* **EXERCISE PROMPT**:
Repeat the material exactly, every line of it.

* **SOURCE EXCERPT**:
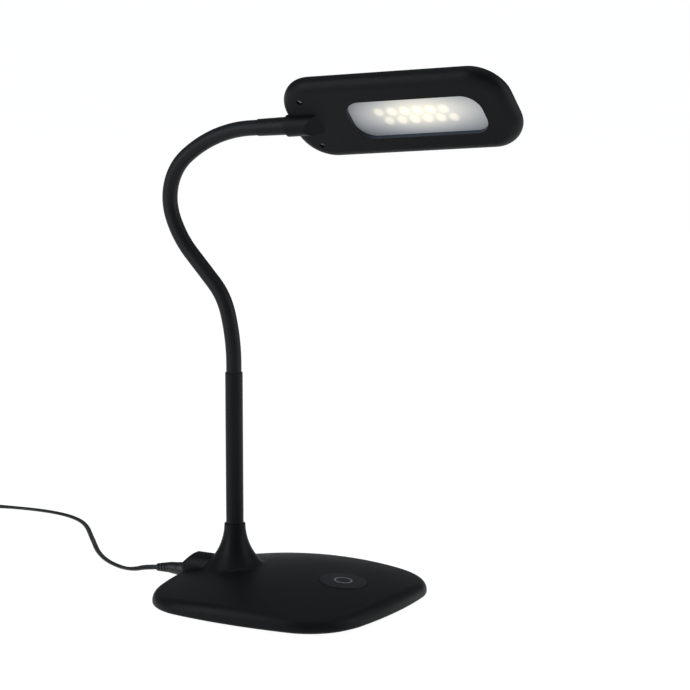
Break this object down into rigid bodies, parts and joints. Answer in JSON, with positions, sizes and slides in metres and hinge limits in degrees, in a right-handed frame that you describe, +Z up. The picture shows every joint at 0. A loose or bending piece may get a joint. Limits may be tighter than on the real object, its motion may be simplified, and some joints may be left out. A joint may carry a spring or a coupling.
{
  "type": "desk lamp",
  "caption": "Gooseneck desk lamp with a rounded square weighted base, a push button, a bendable neck, a swivelling flat light head and a plug-in power lead.",
  "frame": {"origin": "centre of the foam pad's resting face, on the table under the middle of the base", "axes": "+X from the neck over the button to the light head, +Z up, +Y across the base to the right seen from the head's end"},
  "size_m": [0.689, 0.2469, 0.4348],
  "materials": {
    "black_shell": "fine satin texture",
    "black_button": "satin, a little smoother than the shell",
    "grey_ring": "satin",
    "black_cover": "matt",
    "foam": "matt closed-cell foam",
    "black_tube": "satin paint",
    "sleeve": "smooth matt rubber",
    "link_steel": "turned",
    "plated_steel": "zinc plated",
    "weight_steel": "mill finish",
    "frosted": "frosted, lit from behind",
    "led_glow": "lit warm white",
    "board_white": "white coated",
    "board_green": "coated circuit board",
    "black_parts": "moulded",
    "lead_skin": "smooth flexible plastic",
    "tape": "adhesive",
    "nickel": "nickel plated",
    "adapter_case": "fine spark texture",
    "washer_nylon": "natural"
  },
  "bodies": {
    "base": {"adapter_body": "adapter_case", "adapter_pins": "nickel", "adapter_relief": "lead_skin", "base_cover": "black_cover", "base_lead": "lead_skin", "base_shell": "black_shell", "base_weight": "weight_steel", "board_parts": "black_parts", "cord_coil": "lead_skin", "cord_lead": "lead_skin", "cord_tail": "lead_skin", "cover_screws": "plated_steel", "foam_pad": "foam", "neck_link_1": "link_steel", "neck_nut": "plated_steel", "neck_sleeve_1": "sleeve", "neck_stud": "plated_steel", "neck_tube": "black_tube", "neck_washer": "plated_steel", "plug_barrel": "nickel", "plug_body": "lead_skin", "plug_relief": "lead_skin", "power_board": "board_green", "power_socket": "black_parts", "switch_board": "board_green", "switch_body": "black_parts", "switch_lead": "lead_skin", "switch_screws": "plated_steel", "weight_tape": "tape"},
    "neck_2": {"neck_link_2": "link_steel", "neck_sleeve_2": "sleeve"},
    "neck_3": {"neck_link_3": "link_steel", "neck_sleeve_3": "sleeve"},
    "neck_4": {"neck_link_4": "link_steel", "neck_sleeve_4": "sleeve"},
    "neck_5": {"neck_link_5": "link_steel", "neck_sleeve_5": "sleeve"},
    "neck_6": {"neck_link_6": "link_steel", "neck_sleeve_6": "sleeve", "ferrule": "black_tube", "retaining_clip": "plated_steel", "swivel_washer": "washer_nylon"},
    "head": {"head_lower_shell": "black_shell", "head_upper_shell": "black_shell", "diffuser": "frosted", "led_board": "board_white", "led_packages": "led_glow", "board_screws": "plated_steel", "head_screws": "plated_steel", "head_lead": "lead_skin"},
    "button": {"button_cap": "black_button", "button_ring": "grey_ring", "switch_plunger": "black_parts"}
  },
  "joints": [
    {"name": "neck_bend_1", "type": "hinge", "parent": "base", "child": "neck_2", "pos_m": [-0.05288, 0, 0.20456], "axis": [0, 1, 0], "range_deg": [-30, 25]},
    {"name": "neck_swing_1", "type": "hinge", "parent": "neck_2", "child": "neck_3", "pos_m": [-0.06834, 0, 0.24923], "axis": [0.7635, 0, 0.6458], "range_deg": [-25, 25]},
    {"name": "neck_bend_2", "type": "hinge", "parent": "neck_3", "child": "neck_4", "pos_m": [-0.10024, 0, 0.28501], "axis": [0, 1, 0], "range_deg": [-30, 25]},
    {"name": "neck_swing_2", "type": "hinge", "parent": "neck_4", "child": "neck_5", "pos_m": [-0.10882, 0, 0.33052], "axis": [0.951, 0, -0.3091], "range_deg": [-25, 25]},
    {"name": "neck_bend_3", "type": "hinge", "parent": "neck_5", "child": "neck_6", "pos_m": [-0.07608, 0, 0.36395], "axis": [0, 1, 0], "range_deg": [-30, 25]},
    {"name": "head_roll", "type": "hinge", "parent": "neck_6", "child": "head", "pos_m": [0.00001, 0, 0.38017], "axis": [0.9947, 0, 0.1028], "range_deg": [-38, 142]},
    {"name": "button_press", "type": "slide", "parent": "base", "child": "button", "axis": [-0.1036, 0, -0.9946], "range_m": [0, 0.0006], "stiffness_N_per_m": 2500}
  ]
}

* **EXERCISE ANSWER**:
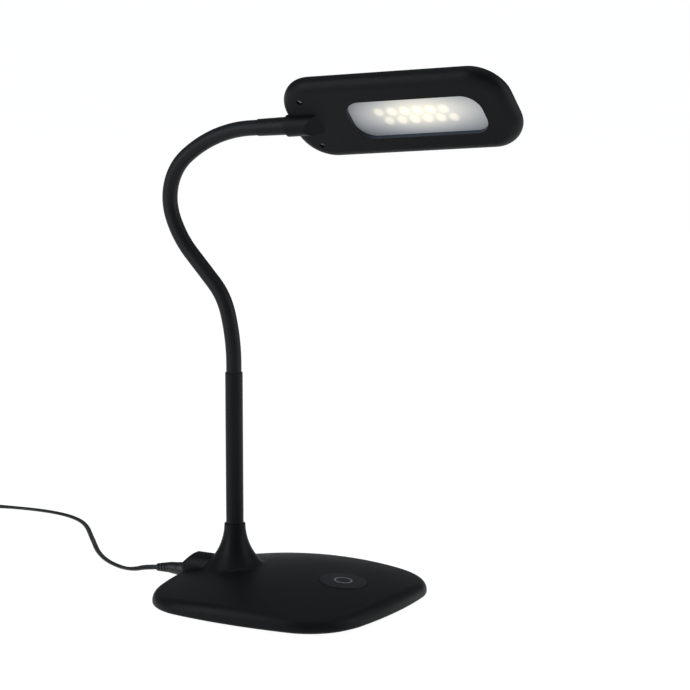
Break this object down into rigid bodies, parts and joints. Answer in JSON, with positions, sizes and slides in metres and hinge limits in degrees, in a right-handed frame that you describe, +Z up. The picture shows every joint at 0. A loose or bending piece may get a joint. Limits may be tighter than on the real object, its motion may be simplified, and some joints may be left out. A joint may carry a spring or a coupling.
{
  "type": "desk lamp",
  "caption": "Gooseneck desk lamp with a rounded square weighted base, a push button, a bendable neck, a swivelling flat light head and a plug-in power lead.",
  "frame": {"origin": "centre of the foam pad's resting face, on the table under the middle of the base", "axes": "+X from the neck over the button to the light head, +Z up, +Y across the base to the right seen from the head's end"},
  "size_m": [0.689, 0.2469, 0.4348],
  "materials": {
    "black_shell": "fine satin texture",
    "black_button": "satin, a little smoother than the shell",
    "grey_ring": "satin",
    "black_cover": "matt",
    "foam": "matt closed-cell foam",
    "black_tube": "satin paint",
    "sleeve": "smooth matt rubber",
    "link_steel": "turned",
    "plated_steel": "zinc plated",
    "weight_steel": "mill finish",
    "frosted": "frosted, lit from behind",
    "led_glow": "lit warm white",
    "board_white": "white coated",
    "board_green": "coated circuit board",
    "black_parts": "moulded",
    "lead_skin": "smooth flexible plastic",
    "tape": "adhesive",
    "nickel": "nickel plated",
    "adapter_case": "fine spark texture",
    "washer_nylon": "natural"
  },
  "bodies": {
    "base": {"adapter_body": "adapter_case", "adapter_pins": "nickel", "adapter_relief": "lead_skin", "base_cover": "black_cover", "base_lead": "lead_skin", "base_shell": "black_shell", "base_weight": "weight_steel", "board_parts": "black_parts", "cord_coil": "lead_skin", "cord_lead": "lead_skin", "cord_tail": "lead_skin", "cover_screws": "plated_steel", "foam_pad": "foam", "neck_link_1": "link_steel", "neck_nut": "plated_steel", "neck_sleeve_1": "sleeve", "neck_stud": "plated_steel", "neck_tube": "black_tube", "neck_washer": "plated_steel", "plug_barrel": "nickel", "plug_body": "lead_skin", "plug_relief": "lead_skin", "power_board": "board_green", "power_socket": "black_parts", "switch_board": "board_green", "switch_body": "black_parts", "switch_lead": "lead_skin", "switch_screws": "plated_steel", "weight_tape": "tape"},
    "neck_2": {"neck_link_2": "link_steel", "neck_sleeve_2": "sleeve"},
    "neck_3": {"neck_link_3": "link_steel", "neck_sleeve_3": "sleeve"},
    "neck_4": {"neck_link_4": "link_steel", "neck_sleeve_4": "sleeve"},
    "neck_5": {"neck_link_5": "link_steel", "neck_sleeve_5": "sleeve"},
    "neck_6": {"neck_link_6": "link_steel", "neck_sleeve_6": "sleeve", "ferrule": "black_tube", "retaining_clip": "plated_steel", "swivel_washer": "washer_nylon"},
    "head": {"head_lower_shell": "black_shell", "head_upper_shell": "black_shell", "diffuser": "frosted", "led_board": "board_white", "led_packages": "led_glow", "board_screws": "plated_steel", "head_screws": "plated_steel", "head_lead": "lead_skin"},
    "button": {"button_cap": "black_button", "button_ring": "grey_ring", "switch_plunger": "black_parts"}
  },
  "joints": [
    {"name": "neck_bend_1", "type": "hinge", "parent": "base", "child": "neck_2", "pos_m": [-0.05288, 0, 0.20456], "axis": [0, 1, 0], "range_deg": [-30, 25]},
    {"name": "neck_swing_1", "type": "hinge", "parent": "neck_2", "child": "neck_3", "pos_m": [-0.06834, 0, 0.24923], "axis": [0.7635, 0, 0.6458], "range_deg": [-25, 25]},
    {"name": "neck_bend_2", "type": "hinge", "parent": "neck_3", "child": "neck_4", "pos_m": [-0.10024, 0, 0.28501], "axis": [0, 1, 0], "range_deg": [-30, 25]},
    {"name": "neck_swing_2", "type": "hinge", "parent": "neck_4", "child": "neck_5", "pos_m": [-0.10882, 0, 0.33052], "axis": [0.951, 0, -0.3091], "range_deg": [-25, 25]},
    {"name": "neck_bend_3", "type": "hinge", "parent": "neck_5", "child": "neck_6", "pos_m": [-0.07608, 0, 0.36395], "axis": [0, 1, 0], "range_deg": [-30, 25]},
    {"name": "head_roll", "type": "hinge", "parent": "neck_6", "child": "head", "pos_m": [0.00001, 0, 0.38017], "axis": [0.9947, 0, 0.1028], "range_deg": [-38, 142]},
    {"name": "button_press", "type": "slide", "parent": "base", "child": "button", "axis": [-0.1036, 0, -0.9946], "range_m": [0, 0.0006], "stiffness_N_per_m": 2500}
  ]
}